Godzilla2000_2“Godzilla 2000” is a clear step back to the roots in many ways, and the result is absolutely resounding. After the Hollywood incarnation that had little to do with the real Godzilla, Toho decided to bring the Big G back in all its glory. Although “Godzilla 2000” features quite a bit of computer generated effects work, the film always maintains the traditional look and feel of the earlier Godzilla films, and in many instances resembles more Ishiro Honda’s 1954 original than any of the subsequent releases. This is evident especially in a series of finely staged shots, which reminded me a lot of the visual quality of Honda’s original work.

Still, Godzilla is a man in a rubber suit, basically, having fun stomping through miniature models. The difference is that the models don’t look that much like models any more and that the man in a suit is oftentimes photographed in a way that let’s you forget about his true nature. Combined with some of the CGI shots, “Godzilla 2000” is a very updated and at the same time very rooted approach to the giant lizard—something the series desperately needed.

Godzilla2000_5Fans of the series will also appreciate the big entrance Godzilla makes in this film, having almost 20 minutes for himself to destroy Japanese cityscapes at will. These scenes are great and among the best of the destruction scenes in the entire series, combining practical shots with computer generated imagery. One word about the CGI work in the film however. Just as the rubber-suit is not exactly the most contemporary approach to create effects, so are the computer generated effects a little retro in their look. Especially a certain wobble effect that is used quite frequently throughout these shots, for all sensible and insensible purposes, quickly wears off and becomes a bit distracting. While in general the computer generated effects do not live up to Hollywood standards, they work fine within the confines of the film, making “Godzilla 2000” a highly entertaining movie with a bot of a modern touch.

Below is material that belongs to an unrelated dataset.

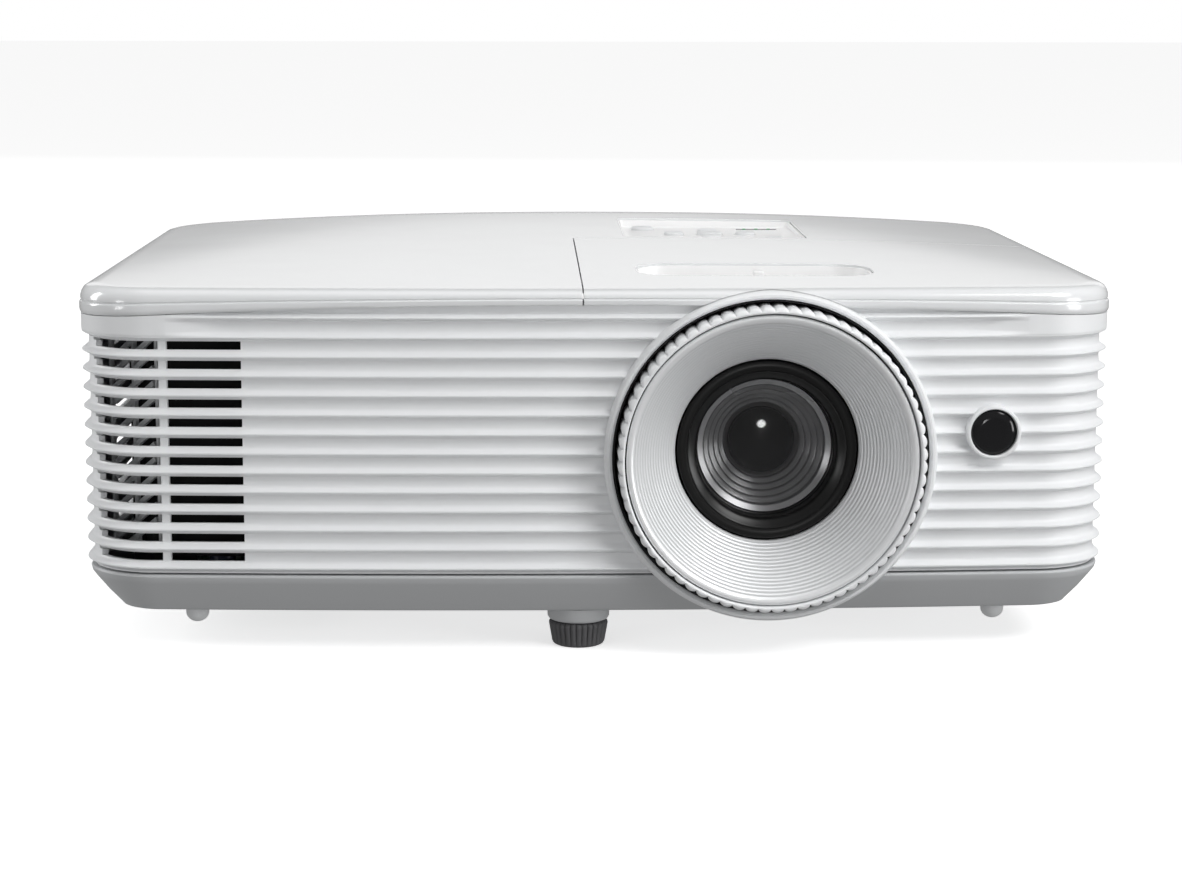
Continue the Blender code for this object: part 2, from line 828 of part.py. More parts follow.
loft(
    "exhaust_fan_rotor",
    [blade_ring(-146.0, 0.0), blade_ring(-137.5, 0.3), blade_ring(-129.0, 0.55)],
    BLACK,
    origin=(-137.5, FAN[1], FAN[2]),
)
blocks(
    "power_supply_board",
    (-122.0, -112.0, -90.0, -78.0, -60.0, -50.0, -34.0),
    (-88.0, -76.0, -52.0, -42.0, -20.0, -10.0),
    (
        (18.6, 18.6, 18.6, 18.6, 18.6, 18.6),
        (18.6, 52.0, 18.6, 40.0, 18.6, 34.0),
        (18.6, 18.6, 18.6, 18.6, 18.6, 18.6),
        (18.6, 46.0, 18.6, 56.0, 18.6, 30.0),
        (18.6, 18.6, 18.6, 18.6, 18.6, 18.6),
    ),
    17.0,
    BOARD,
)
blocks(
    "main_board",
    (-76.0, -60.0, -30.0, 14.0, 40.0, 98.0),
    (68.0, 74.0, 96.0, 100.0),
    (
        (27.6, 27.6, 27.6, 27.6, 27.6),
        (27.6, 33.0, 27.6, 31.0, 27.6),
        (27.6, 27.6, 27.6, 27.6, 27.6),
    ),
    26.0,
    BOARD,
)
turned(
    "speaker",
    [
        (0.0, -124.0),
        (13.0, -124.0),
        (13.0, -132.0),
        (24.0, -144.0),
        (25.0, -150.0),
        (23.0, -150.0),
        (8.0, -138.0),
        (0.0, -138.0),
    ],
    (0.0, 60.0, 54.0),
    "X",
    BLACK,
    32,
)

# ---- Sockets in the rear panel -------------------------------------------------------------

SOCKETS = (
    ("power_inlet", (-113.0, 98.0, 32.0), (-83.0, 119.8, 54.6), 2.2, BLACK),
    ("hdmi_socket_1", (-62.0, 104.0, 34.0), (-46.0, 119.8, 41.0), 0.9, STEEL),
    ("hdmi_socket_2", (-36.0, 104.0, 34.0), (-20.0, 119.8, 41.0), 0.9, STEEL),
    ("usb_socket", (-10.0, 104.0, 34.0), (4.6, 119.8, 41.4), 0.9, STEEL),
)
for name, low, high, thickness, surface in SOCKETS:
    tray(name, low, high, thickness, surface, "Y")
    room_low = (low[0] - GAP, 110.0, low[2] - GAP)
    room_high = (high[0] + GAP, 130.0, high[2] + GAP)
    combine(rear_panel, box(f"{name}_room", room_low, room_high, WHITE))
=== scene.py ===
import math

import bmesh
import bpy
import numpy as np
from mathutils import Matrix, Vector


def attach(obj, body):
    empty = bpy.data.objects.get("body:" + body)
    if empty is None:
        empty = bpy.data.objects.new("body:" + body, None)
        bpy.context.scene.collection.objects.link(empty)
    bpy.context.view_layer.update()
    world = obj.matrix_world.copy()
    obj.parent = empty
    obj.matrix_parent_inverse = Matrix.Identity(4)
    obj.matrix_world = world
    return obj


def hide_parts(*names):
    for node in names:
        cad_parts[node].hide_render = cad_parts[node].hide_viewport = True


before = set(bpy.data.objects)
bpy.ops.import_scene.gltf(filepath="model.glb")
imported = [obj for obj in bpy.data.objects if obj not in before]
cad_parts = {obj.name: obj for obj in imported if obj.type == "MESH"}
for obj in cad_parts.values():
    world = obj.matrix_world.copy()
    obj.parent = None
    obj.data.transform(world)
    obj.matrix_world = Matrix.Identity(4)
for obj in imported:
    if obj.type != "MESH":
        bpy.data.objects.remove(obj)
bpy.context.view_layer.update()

# ---- Camera and studio ------------------------------------------------------------------
# The projector stands on a plain white sweep. One large softbox hangs high on the right, a strip
# lights the left edge, and a sheet overhead and a card behind light the covers.

MM = 0.001
EYE = Vector((-24.9, -879.0, 195.8)) * MM
TURN_RIGHT = math.radians(1.68)
LOOK_DOWN = math.radians(9.59)
CAMERA_ROLL = math.radians(0.11)

level = math.cos(LOOK_DOWN)
ahead = Vector((math.sin(TURN_RIGHT) * level, math.cos(TURN_RIGHT) * level, -math.sin(LOOK_DOWN)))
camera_data = bpy.data.cameras.new("camera")
camera_data.lens = 78.74
camera_data.sensor_width = 36.0
camera_data.clip_start = 0.05
camera_data.clip_end = 50.0
camera = bpy.data.objects.new("camera", camera_data)
camera.rotation_mode = "QUATERNION"
camera.location = EYE
aimed = ahead.to_track_quat("-Z", "Y").to_matrix() @ Matrix.Rotation(CAMERA_ROLL, 3, "Z")
camera.rotation_quaternion = aimed.to_quaternion()
bpy.context.scene.collection.objects.link(camera)
bpy.context.scene.camera = camera
bpy.context.scene.view_settings.view_transform = "Standard"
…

As mentioned before, on this release you have access to the theatrical US cut of the film as well as the original Japanese cut. When releasing the film in the US, Columbia Tristar trimmed the film a little, cutting short bits and pieces throughout the film and rearranging a number of shots within scenes in an attempt to keep the film’s pace. As a result, there are well over 100 edits in the film. While it’s not a majorly different film, true fans of the film will appreciate the fact that they finally have the opportunity to see the film the way it was originally intended and designed. I leave it for you to decide whether it is a better film, or whether the American trims turned into something tighter.

Sony Pictures is presenting “Godzilla 2000” in a widescreen aspect ratio in a clean 1080p high definition transfer. In my review of the DVD version some years back I made mention that the film appears slightly over-matted, cutting of picture information on the top and bottom of the screen. It would appear I was correct. The US theatrical version has been re-matted to a 2.40:1 aspect ratio, while the original Japanese version is presented in its original 2.35:1 ratio. While the loss of information in the US version is not tragic, it does create slightly awkward balancing at times.

Godzilla2000_4The presentation of both versions is mostly free of grain and is entirely without blemishes or defects. Some of the processed shots exhibit a bit of grain at times, but all in all, it is a truly beautiful presentation throughout. The film does not exhibit the hairline definition found on the top end of Blu-Ray releases, but it will for the most part satisfy viewers with an improved and slightly sharper image than the DVD version, that holds a good amount of detail and strong colors. In fact, there are numerous occasions during which the Blu-Ray transfer can play its muscles in terms of color reproduction, as the colorful production design offers plenty of shades and hues, all of which are perfectly reproduced on this disc, steeping the film in atmosphere. Blacks are very deep, creating a powerful look especially during the nighttime scenes, giving the image plenty of visual depth. Shadow definition is good throughout with details fully intact.

The release contains DTS 5.1 HD Master Audio tracks. Because of its nature, an English language track is provided only on the US theatrical cut—and once again, it is the only language track on that version. The Japanese version comes with a DTS 5.1 HD Master Audio language track in Japanese only. Naturally, both versions of the film contain English subtitles.

The release refurbishes the bonus materials found on the DVD release from 2000, and as such you will find the same commentary track on the release, featuring Mike Schlesinger, the uncredited writer/producer of the American version, Michael Mahoney, the editor of the American version, and Darren Paskal, the sound editor for the domestic version. It is a fairly interesting track that offers some additional insight into the film and the cast, and extrapolates nicely on the many changes and edits in the domestic version of the film. The track offers exciting insight also in production aspects that you may not necessarily expect from such third-party collaborators.

Godzilla2000_1The disc also contains a few minutes of behind-the-scenes footage. This is edited together film footage showing Godzilla in front of a green screen, some shots as he wades through piles of miniature rubble and so forth. The movie’s original trailer rounds out the release.

“Godzilla 2000” is a lot of fun to watch, especially since it put the giant lizard back where it belonged, into the hands of Toho Studios. The film is larded with great moments, such as the first revealing shots of Godzilla and—ironically—the “Independence Day”-inspired explosion of the skyscraper. There are many more “Independence Day” references in the film, but I’ll leave it to you to spot them. Complete with a beautiful score, which features the great Gozilla-theme, and atmospheric images, “Godzilla 2000” is a great kaiju film that, in many was, rang in the second coming of the king of monsters, which in turn produced some great films, such as “Godzilla: Tokyo S.O.S.” and “Godzilla: Final Wars” in subsequent years.